We need to apply a similarly wide lens today. If the UK is to successfully navigate the post-Covid, post-Brexit, transition to net zero alongside the rise of the digitalised economy then it will have to cope with new social pressures and strains. Some sectors, occupations and localities will take a hit as others rise. The distribution of the risk of income loss across the workforce may alter, potentially spreading it more evenly across different types of workers. Society will have to find ways of sharing out new costs and burdens.
The UK today doesn’t measure up well against these challenges. We entered this decade with a threadbare social security system, extremely low levels of income-replacement for those who face a shock, a chronically underfunded training system, patchy employment support, a stunted idea of the potential of direct job creation, and weak and poorly enforced labour standards.

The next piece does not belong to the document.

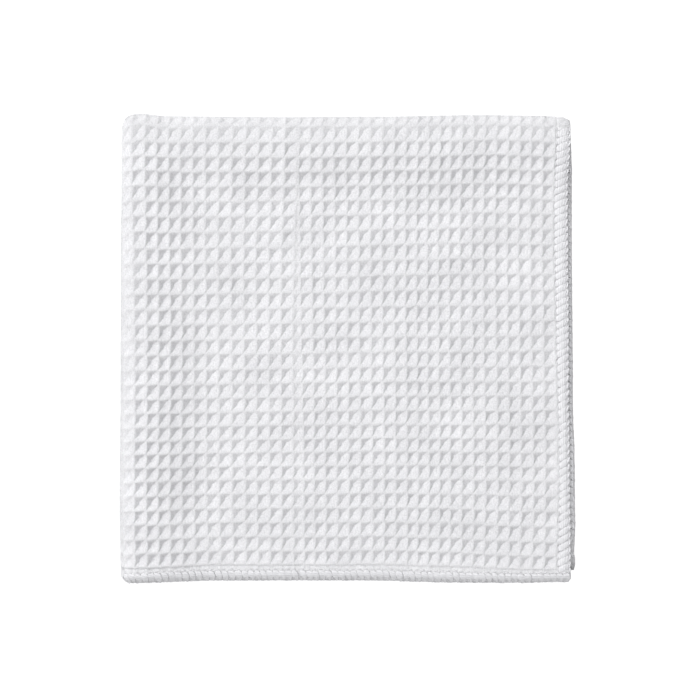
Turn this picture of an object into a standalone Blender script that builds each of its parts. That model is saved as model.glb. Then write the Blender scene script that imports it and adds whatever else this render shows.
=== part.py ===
"""A waffle-weave dish towel folded in quarters, as one closed sheet of cloth.

The cloth starts flat, as a thin slab. In it u runs across the cloth, v runs down it from the
first fold, and w goes through it, from its back to its front. The slab is then folded twice:
the first fold, at v = 0, becomes the far edge, and the second, at u = 0, the left edge.
That gives four layers a little apart. Lengths are in metres, and +Z is up.
"""

import math

import bpy
import numpy as np

# The cloth
CLOTH_THICKNESS = 0.0020
LAYER_GAP = 0.0004
FOLDED_WIDTH = 0.1498
FOLDED_LENGTH = 0.1552

# The two folds: a bend this many times as long as it is high looks soft, not pressed
FIRST_FOLD_SOFTNESS = 1.4
SECOND_FOLD_SOFTNESS = 1.2

# How the hems of the lower layers lie against the top layer's
SECOND_LAYER_SHORTER = 0.0040
THIRD_LAYER_SKEW = 0.0021
UNDER_LAYERS_NARROWER = 0.0017
UNDER_LAYERS_SHORTER = 0.0012

# Side hems of the upper two layers. Columns: share of the way from the far fold, how far it stands
# out. Only the last few millimetres of the cloth follow it.
SIDE_HEM_BLEND = 0.0080
TOP_SIDE_HEM = (
    (0.00, 0.0000),
    (0.04, 0.0001),
    (0.16, -0.0008),
    (0.28, -0.0007),
    (0.50, -0.0004),
    (0.62, -0.0003),
    (0.70, 0.0000),
    (1.00, 0.0000),
)
SECOND_SIDE_HEM = (
    (0.00, 0.0000),
    (0.04, 0.0003),
    (0.13, 0.0009),
    (0.30, 0.0009),
    (0.64, 0.0014),
    (0.75, 0.0020),
    (0.91, 0.0019),
    (0.957, 0.0011),
    (0.975, 0.0019),
    (0.99, 0.0019),
    (1.00, 0.0013),
)

# The stack stands higher beside its folds, by these shares of its height, and less further in
LEFT_PUFF_HEIGHT = 0.42
FAR_PUFF_HEIGHT = 0.32
PUFF_FULL_TO = 0.008
PUFF_GONE_AT = 0.030

# A faint trough where the cloth was once folded, from its far edge to its hem
CREASE_FROM_FOLD = 0.0593
CREASE_HALF_WIDTH = 0.0045
CREASE_DEPTH = 0.0003

# The top layer's hem on the near side curls down
HEM_CURL_WIDTH = 0.0034
HEM_DROOP = 0.0015

# The rounded corners in plan
OPEN_CORNER_RADIUS = 0.0022
HEM_CORNER_RADIUS = 0.0012

# Outline of the folded towel. Columns: share of the way along the edge, how far it stands out.
# The left and right edges are read from the far end, the far and near ones from the left.
LEFT_EDGE = (
    (0.00, -0.0005),
    (0.07, -0.0002),
    (0.27, 0.0001),
    (0.59, 0.0003),
    (0.83, 0.0006),
    (1.00, 0.0002),
)
RIGHT_EDGE = (
    (0.00, -0.0001),
    (0.35, 0.0000),
    (0.70, -0.0002),
    (0.96, 0.0002),
    (1.00, 0.0005),
)
FAR_EDGE = (
    (0.00, 0.0001),
    (0.04, 0.0010),
    (0.10, 0.0002),
    (0.33, -0.0001),
    (0.58, 0.0001),
    (0.80, 0.0006),
    (0.92, 0.0004),
    (1.00, -0.0004),
)
NEAR_EDGE = (
    (0.00, 0.0002),
    (0.10, -0.0001),
    (0.20, -0.0004),
    (0.54, -0.0005),
    (0.73, 0.0002),
    (0.88, 0.0003),
    (1.00, 0.0001),
)

# Grid lines on the flat part of a layer, closer beside the bend, the crease and the hem. Columns:
# share of the way from the bend to the hem, lines up to there
ACROSS_LINES = ((0.191, 4), (0.343, 2), (0.402, 2), (0.908, 5), (1.000, 3))
DOWN_LINES = ((0.178, 4), (0.900, 8), (0.978, 5), (1.000, 3))
BEND_LINES = 8

CLOTH_COLOUR = (0.84, 0.84, 0.86, 1.0)
CLOTH_ROUGHNESS = 0.9
SHARP_ANGLE = math.radians(50)

# Worked out from the sizes above: the bend radii at the middle of what is bent
FIRST_BEND = (CLOTH_THICKNESS + LAYER_GAP) / 2
PAIR_HALF_THICKNESS = FIRST_BEND + CLOTH_THICKNESS / 2
SECOND_BEND = PAIR_HALF_THICKNESS + LAYER_GAP / 2
STACK_HALF_THICKNESS = SECOND_BEND + PAIR_HALF_THICKNESS
FAR_BEND_REACH = FIRST_FOLD_SOFTNESS * PAIR_HALF_THICKNESS
LEFT_BEND_REACH = SECOND_FOLD_SOFTNESS * STACK_HALF_THICKNESS
FLAT_WIDTH = FOLDED_WIDTH - LEFT_BEND_REACH
FLAT_LENGTH = FOLDED_LENGTH - FAR_BEND_REACH


def clear_scene():
    """Removes what the scene holds, such as Blender's startup objects."""
    for thing in list(bpy.data.objects):
        bpy.data.objects.remove(thing, do_unlink=True)


def ease(share):
    """0 to 1 with a level start and end."""
    share = min(max(share, 0.0), 1.0)
    return share * share * (3 - 2 * share)


def stands_out(edge, share):
    """How far an edge stands out at this share of its length, eased between the table's rows."""
    share = min(max(share, 0.0), 1.0)
    for (start, at_start), (end, at_end) in zip(edge, edge[1:]):
        if share <= end:
            return at_start + (at_end - at_start) * ease((share - start) / (end - start))
    return edge[-1][1]


def lines_on_layer(table, flat_length, bend_radius):
    """Grid lines on one layer, from the edge of the bend to the hem, as distances from the fold."""
    quarter_turn = bend_radius * math.pi / 2
    lines = []
    start = 0.0
    for end, count in table:
        for step in range(count):
            share = start + (end - start) * (step + 1) / count
            lines.append(quarter_turn + flat_length * share)
        start = end
    return lines


def lines_across_fold(table, flat_length, bend_radius):
    """Grid lines over two layers and the bend between them, from one hem to the other."""
    layer = lines_on_layer(table, flat_length, bend_radius)
    half_bend = BEND_LINES // 2
    quarter_turn = bend_radius * math.pi / 2
    bend = [quarter_turn * step / half_bend for step in range(-half_bend, half_bend + 1)]
    return [-line for line in reversed(layer)] + bend + layer


def fold_over(along, height, bend_radius, softness):
    """One fold. A point this far along the flat piece, at this height over its middle, is moved to
    (distance in from the bend's start, height). Points before the fold end up underneath."""
    quarter_turn = bend_radius * math.pi / 2
    reach = bend_radius + height
    if along >= quarter_turn:
        return along - quarter_turn, reach
    if along <= -quarter_turn:
        return -along - quarter_turn, -reach
    angle = along / bend_radius
    return -softness * reach * math.cos(angle), reach * math.sin(angle)


def hem_places(u, v):
    """Moves each layer's hems to where they lie against the others."""
    half_width = FLAT_WIDTH + SECOND_BEND * math.pi / 2
    across = abs(u) / half_width
    down = abs(v) / (FLAT_LENGTH + FIRST_BEND * math.pi / 2)
    moved_u, moved_v = u, v
    if u >= 0:
        side_hem = TOP_SIDE_HEM if v >= 0 else SECOND_SIDE_HEM
        moved_u += ease(1 - (half_width - u) / SIDE_HEM_BLEND) * stands_out(side_hem, down)
    else:
        moved_u += across * UNDER_LAYERS_NARROWER
        moved_v -= math.copysign(down * UNDER_LAYERS_SHORTER, v)
    if v < 0:
        moved_v += down * SECOND_LAYER_SHORTER
        if u < 0:
            moved_u += across * THIRD_LAYER_SKEW * down
    return moved_u, moved_v


def corner_cut(first, second, radius):
    """How far a rounded corner stands back from its square one, this far in from both edges."""
    if second >= radius or first >= radius:
        return 0.0
    return (radius - math.sqrt(max(radius**2 - (radius - second) ** 2, 0.0))) * (1 - first / radius)


def uneven_outline(x, y):
    """Moves a point of the square-cornered towel to its place in the real, uneven outline."""
    across = (x + LEFT_BEND_REACH) / FOLDED_WIDTH
    down = (FAR_BEND_REACH - y) / FOLDED_LENGTH
    from_left = across * FOLDED_WIDTH
    from_right = FOLDED_WIDTH - from_left
    from_far = down * FOLDED_LENGTH
    from_near = FOLDED_LENGTH - from_far
    moved_x = x + across * stands_out(RIGHT_EDGE, down) - (1 - across) * stands_out(LEFT_EDGE, down)
    moved_y = y + (1 - down) * stands_out(FAR_EDGE, across) - down * stands_out(NEAR_EDGE, across)
    moved_y += corner_cut(max(from_near, 0.0), max(from_left, 0.0), OPEN_CORNER_RADIUS)
    moved_y += corner_cut(max(from_near, 0.0), max(from_right, 0.0), HEM_CORNER_RADIUS)
    moved_y -= corner_cut(max(from_far, 0.0), max(from_right, 0.0), HEM_CORNER_RADIUS)
    return moved_x, moved_y


def height_share(x, y):
    """The stack's height here, as a share of its plain height: more beside a fold, less in the crease."""
    fall = PUFF_GONE_AT - PUFF_FULL_TO
    by_left = LEFT_PUFF_HEIGHT * (1 - ease((x + LEFT_BEND_REACH - PUFF_FULL_TO) / fall))
    by_far = FAR_PUFF_HEIGHT * (1 - ease((FAR_BEND_REACH - y - PUFF_FULL_TO) / fall))
    in_crease = 1 - ease(abs(x + LEFT_BEND_REACH - CREASE_FROM_FOLD) / CREASE_HALF_WIDTH)
    crease = CREASE_DEPTH / (2 * STACK_HALF_THICKNESS)
    return 1 + max(by_left, by_far) - crease * in_crease


def hem_droop(u, v):
    """How far the top layer's near hem hangs down at this point of the flat cloth."""
    from_hem = FLAT_LENGTH + FIRST_BEND * math.pi / 2 - v
    curled = max(1 - from_hem / HEM_CURL_WIDTH, 0.0)
    return HEM_DROOP * curled**2 * ease(u / LEFT_BEND_REACH)


def folded(u, v, w):
    """Where a point of the flat cloth lies once the cloth is folded in quarters."""
    drawn_u, drawn_v = hem_places(u, v)
    down, pair_height = fold_over(drawn_v, w, FIRST_BEND, FIRST_FOLD_SOFTNESS)
    across, height = fold_over(drawn_u, pair_height, SECOND_BEND, SECOND_FOLD_SOFTNESS)
    x, y = uneven_outline(across, -down)
    z = (STACK_HALF_THICKNESS + height) * height_share(across, -down) - hem_droop(u, v)
    return x, y, z


def flat_slab(columns, rows):
    """A closed slab of the cloth's thickness, one square for each pair of grid lines."""
    across, down = len(columns) - 1, len(rows) - 1
    bpy.ops.mesh.primitive_grid_add(x_subdivisions=across, y_subdivisions=down, size=2.0)
    slab = bpy.context.active_object
    solidify = slab.modifiers.new("Cloth thickness", "SOLIDIFY")
    solidify.thickness = CLOTH_THICKNESS
    solidify.offset = 0.0
    bpy.ops.object.modifier_apply(modifier=solidify.name)
    return slab


def fold_slab(slab, columns, rows):
    """Moves every point of the slab to its place in the folded towel, centred over the origin."""
    places = []
    for vertex in slab.data.vertices:
        column = round((vertex.co.x + 1) / 2 * (len(columns) - 1))
        row = round((1 - vertex.co.y) / 2 * (len(rows) - 1))
        w = math.copysign(CLOTH_THICKNESS / 2, vertex.co.z)
        places.append(folded(columns[column], rows[row], w))
    places = np.array(places)
    low, high = places.min(axis=0), places.max(axis=0)
    places -= ((low[0] + high[0]) / 2, (low[1] + high[1]) / 2, low[2])
    slab.data.vertices.foreach_set("co", places.astype(np.float32).ravel())
    slab.data.update()


def cloth_material():
    """Plain white cotton."""
    material = bpy.data.materials.new("white_cotton")
    material.use_nodes = True
    shader = material.node_tree.nodes["Principled BSDF"]
    shader.inputs["Base Color"].default_value = CLOTH_COLOUR
    shader.inputs["Roughness"].default_value = CLOTH_ROUGHNESS
    shader.inputs["Metallic"].default_value = 0.0
    return material


def make_towel():
    """The whole towel, which is one piece of cloth."""
    columns = lines_across_fold(ACROSS_LINES, FLAT_WIDTH, SECOND_BEND)
    rows = lines_across_fold(DOWN_LINES, FLAT_LENGTH, FIRST_BEND)
    towel = flat_slab(columns, rows)
    fold_slab(towel, columns, rows)
    towel.name = "waffle_towel"
    towel.data.name = "waffle_towel"
    towel.data.materials.append(cloth_material())
    towel.data.shade_smooth()
    towel.data.set_sharp_from_angle(angle=SHARP_ANGLE)
    return towel


def main():
    clear_scene()
    collection = bpy.data.collections.new("Waffle towel")
    bpy.context.scene.collection.children.link(collection)
    towel = make_towel()
    for holder in list(towel.users_collection):
        holder.objects.unlink(towel)
    collection.objects.link(towel)


main()
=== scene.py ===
"""Dresses the folded waffle towel: woven cells, overlocked hems, cotton, floor, light and camera.

The cloth is one closed sheet. Its grid lines lie on the ridges and in the pits of the weave, and
the folds are those of the CAD solid. Lengths are in metres. In the cloth, u runs across from the
second fold, v runs down from the first fold, and w goes through from its middle to its front.
"""

import math

import bpy
import numpy as np
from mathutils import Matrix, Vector

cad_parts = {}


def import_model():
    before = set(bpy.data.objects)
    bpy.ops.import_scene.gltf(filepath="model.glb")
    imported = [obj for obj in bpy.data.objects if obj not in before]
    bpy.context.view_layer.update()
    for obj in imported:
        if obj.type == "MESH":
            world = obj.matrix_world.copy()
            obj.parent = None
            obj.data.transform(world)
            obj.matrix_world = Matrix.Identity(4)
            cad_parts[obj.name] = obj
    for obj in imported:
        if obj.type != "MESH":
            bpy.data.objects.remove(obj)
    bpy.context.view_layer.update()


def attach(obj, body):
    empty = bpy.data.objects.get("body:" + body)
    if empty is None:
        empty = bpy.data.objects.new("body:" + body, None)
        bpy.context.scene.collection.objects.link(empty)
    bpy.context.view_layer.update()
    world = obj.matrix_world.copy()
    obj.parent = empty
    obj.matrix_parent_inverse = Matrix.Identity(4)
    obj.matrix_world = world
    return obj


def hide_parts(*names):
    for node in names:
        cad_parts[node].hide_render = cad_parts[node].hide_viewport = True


MM = 0.001
SEED = 11

# The cloth and how it is folded, as in the CAD
CLOTH_THICKNESS = 2.0 * MM
LAYER_GAP = 0.4 * MM
FOLDED_WIDTH = 149.8 * MM
FOLDED_LENGTH = 155.2 * MM
FIRST_FOLD_SOFTNESS = 1.4
SECOND_FOLD_SOFTNESS = 1.2
SECOND_LAYER_SHORTER = 4.0 * MM
THIRD_LAYER_SKEW = 2.1 * MM
UNDER_LAYERS_NARROWER = 1.7 * MM
UNDER_LAYERS_SHORTER = 1.2 * MM
LEFT_PUFF_HEIGHT = 0.42
FAR_PUFF_HEIGHT = 0.32
PUFF_FULL_TO = 8 * MM
PUFF_GONE_AT = 30 * MM
CREASE_FROM_FOLD = 59.3 * MM
CREASE_HALF_WIDTH = 4.5 * MM
CREASE_DEPTH = 0.3 * MM
OPEN_CORNER_RADIUS = 2.2 * MM
HEM_CORNER_RADIUS = 1.2 * MM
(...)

Contrary to the entrenched narrative about the accelerating pace of change, the reality is that labour market dynamism, geographic mobility and workforce training are all significantly lower than they were at the turn of the millennium. We don’t resemble a nation poised to rise to the structural challenges of the 2020s.
None of this is fixed in stone. The success of the system of national wage insurance that the current government recently created reminds us of what is possible when old assumptions are ripped up and minds are focussed. If nothing else, it should help free us of sterile thinking about the sorts of policies that are thought to be compatible with our liberal market economy.

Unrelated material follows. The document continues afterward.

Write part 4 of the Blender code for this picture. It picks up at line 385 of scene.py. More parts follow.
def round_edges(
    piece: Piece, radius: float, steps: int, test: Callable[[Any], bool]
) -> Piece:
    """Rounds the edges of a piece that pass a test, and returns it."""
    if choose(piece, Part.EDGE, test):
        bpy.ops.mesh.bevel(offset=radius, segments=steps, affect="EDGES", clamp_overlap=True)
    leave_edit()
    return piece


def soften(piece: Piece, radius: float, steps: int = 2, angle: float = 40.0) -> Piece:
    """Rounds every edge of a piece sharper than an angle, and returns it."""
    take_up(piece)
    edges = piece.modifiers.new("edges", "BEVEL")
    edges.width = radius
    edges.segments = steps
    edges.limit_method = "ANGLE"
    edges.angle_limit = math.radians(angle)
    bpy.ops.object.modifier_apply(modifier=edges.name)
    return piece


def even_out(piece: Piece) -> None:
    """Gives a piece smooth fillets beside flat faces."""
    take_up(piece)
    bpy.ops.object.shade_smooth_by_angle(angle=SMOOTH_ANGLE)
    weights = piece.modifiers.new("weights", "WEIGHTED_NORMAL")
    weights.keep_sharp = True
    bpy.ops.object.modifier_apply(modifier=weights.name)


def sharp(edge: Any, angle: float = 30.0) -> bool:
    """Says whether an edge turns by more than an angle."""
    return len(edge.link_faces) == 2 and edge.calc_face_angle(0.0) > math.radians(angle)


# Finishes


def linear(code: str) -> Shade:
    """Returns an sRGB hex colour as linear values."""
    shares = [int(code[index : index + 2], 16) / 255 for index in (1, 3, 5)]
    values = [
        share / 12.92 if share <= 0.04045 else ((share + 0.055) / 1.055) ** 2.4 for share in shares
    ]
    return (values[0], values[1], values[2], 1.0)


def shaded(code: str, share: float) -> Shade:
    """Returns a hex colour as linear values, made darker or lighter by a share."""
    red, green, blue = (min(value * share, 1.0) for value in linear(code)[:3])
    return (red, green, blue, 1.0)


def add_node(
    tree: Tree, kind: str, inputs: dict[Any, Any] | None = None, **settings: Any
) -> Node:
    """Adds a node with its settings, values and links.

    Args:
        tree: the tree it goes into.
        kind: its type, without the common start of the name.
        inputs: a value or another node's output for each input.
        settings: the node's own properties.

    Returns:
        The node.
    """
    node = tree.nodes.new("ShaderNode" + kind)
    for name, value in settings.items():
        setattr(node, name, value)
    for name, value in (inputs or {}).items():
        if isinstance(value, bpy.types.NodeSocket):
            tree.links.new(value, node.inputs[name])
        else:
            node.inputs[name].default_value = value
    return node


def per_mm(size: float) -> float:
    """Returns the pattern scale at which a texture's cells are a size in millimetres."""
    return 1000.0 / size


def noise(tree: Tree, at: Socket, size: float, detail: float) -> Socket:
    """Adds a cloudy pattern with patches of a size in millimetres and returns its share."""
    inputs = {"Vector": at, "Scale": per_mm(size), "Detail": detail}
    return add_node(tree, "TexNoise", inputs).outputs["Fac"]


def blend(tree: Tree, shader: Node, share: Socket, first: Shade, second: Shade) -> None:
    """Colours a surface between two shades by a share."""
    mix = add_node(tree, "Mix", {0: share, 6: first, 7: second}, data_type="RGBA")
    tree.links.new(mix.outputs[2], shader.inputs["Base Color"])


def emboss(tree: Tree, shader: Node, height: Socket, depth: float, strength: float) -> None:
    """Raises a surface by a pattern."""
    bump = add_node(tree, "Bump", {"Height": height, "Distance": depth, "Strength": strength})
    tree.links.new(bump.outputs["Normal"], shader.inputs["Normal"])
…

It is true, of course, that prevailing ideological and institutional assumptions always weigh heavily on the sense of what is viable. But alternative welfare trajectories are always possible, even if they are sometimes hard to envision. It wasn’t long ago that the basic state pension felt destined to wither on the vine, now the only question is whether it will be uprated by the ‘triple lock’ or merely earnings. The need to align economic and social objectives in the face of the shocks and shifts of the 2020s could, and should, act as an impetus for policy innovation.
‘He who rejects change is the architect of decay’ is one of Wilson’s better remembered lines. There is little doubt that economic change is coming in the 2020s. As for decay, well, that depends in no small part on whether today’s policy architects are up to the task of building a stronger 21st century social infrastructure.